EX-1.2 2 d329675dex12.htm MATERIAL FACT Material Fact

Exhibit 1.2

JBS S.A.

Corporate Taxpayer’s ID

(CNPJ/MF): 02.916.265/0001-60

Company Registry (NIRE) 35.300.330.587

Publicly-Held Company

Vigor Alimentos S.A.

Corporate Taxpayer’s ID

(CNPJ/MF): 13.324.184/0001-97

Company Registry (NIRE) 35.300.391.047

Publicly-Held Company

MATERIAL FACT

JBS S.A. (“JBS”) and Vigor Alimentos S.A. (“Vigor”), in accordance with Law No. 6,404/76 and CVM Rule No. 358/02, hereby jointly inform their shareholders and the market in general that, on April 2, 2012, the Brazilian Securities and Exchange Commission (Comissão de Valores Mobiliários) (“CVM”) granted the applicable register of Vigor as a category “A” publicly-held company, pursuant to CVM Rule 480/09.

The register granted Vigor by the CVM, as a publicly-held company was one of the necessary steps for the implementation by JBS of the Voluntary Public Tender Offer for Exchange of Common Shares issued by JBS for Vigor Common Shares. This request for registration is under analysis by CVM and has the purpose of giving Vigor a separate corporate structure independent of JBS, as communicated in the Material Fact released by JBS on February 9th, 2012.

São Paulo, April 3rd, 2012.

JBS S.A.

Jeremiah O’Callaghan

Investor Relations Officer

Vigor Alimentos S.A.

Gilberto Meirelles Xandó Baptista

Investor Relations Officer

Additional Information for U.S. Shareholders of JBS:

Exchange Offer of JBS Shares for Vigor Shares

This communication contains information with respect to the proposed Exchange Offer (oferta pública voluntária de aquisição de ações mediante permuta por ações) under Brazilian law of JBS shares for Vigor shares.

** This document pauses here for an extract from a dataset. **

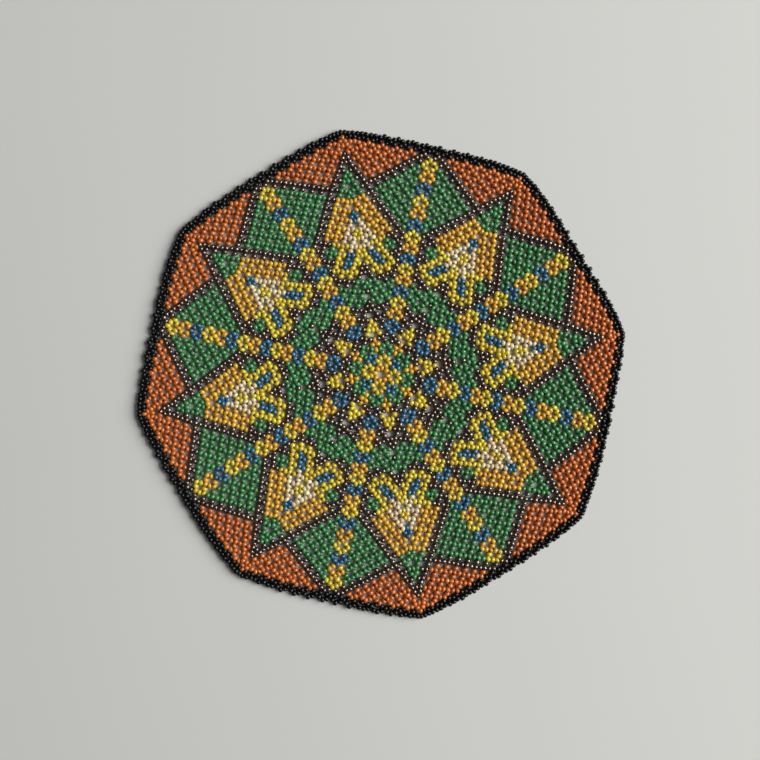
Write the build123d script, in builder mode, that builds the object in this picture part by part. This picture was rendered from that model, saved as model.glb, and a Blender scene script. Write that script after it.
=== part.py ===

JBS and Vigor are Brazilian companies. Information distributed in connection with the proposed Exchange Offer is subject to Brazilian disclosure requirements that are different from those of the United States. Financial statements included herein, if any, have been prepared in accordance with International Financial Reporting Standards issued by the International Accounting Standards Board and accounting practices in Brazil that may not be comparable to the financial statements of United States companies.

It may be difficult for you to enforce your rights and any claim you may have arising under the U.S. federal securities laws in respect of the proposed Exchange Offer, since the companies are located in Brazil and all of their officers and directors are residents of Brazil. You may not be able to sue the companies or their officers or directors in a Brazilian court for violations of the U.S. securities laws. Finally, it may be difficult to compel the companies and their affiliates to subject themselves to a U.S. court’s judgment.

You should be aware that the companies may purchase shares of the companies otherwise than through the proposed Exchange Offer, such as in open market or privately negotiated purchases.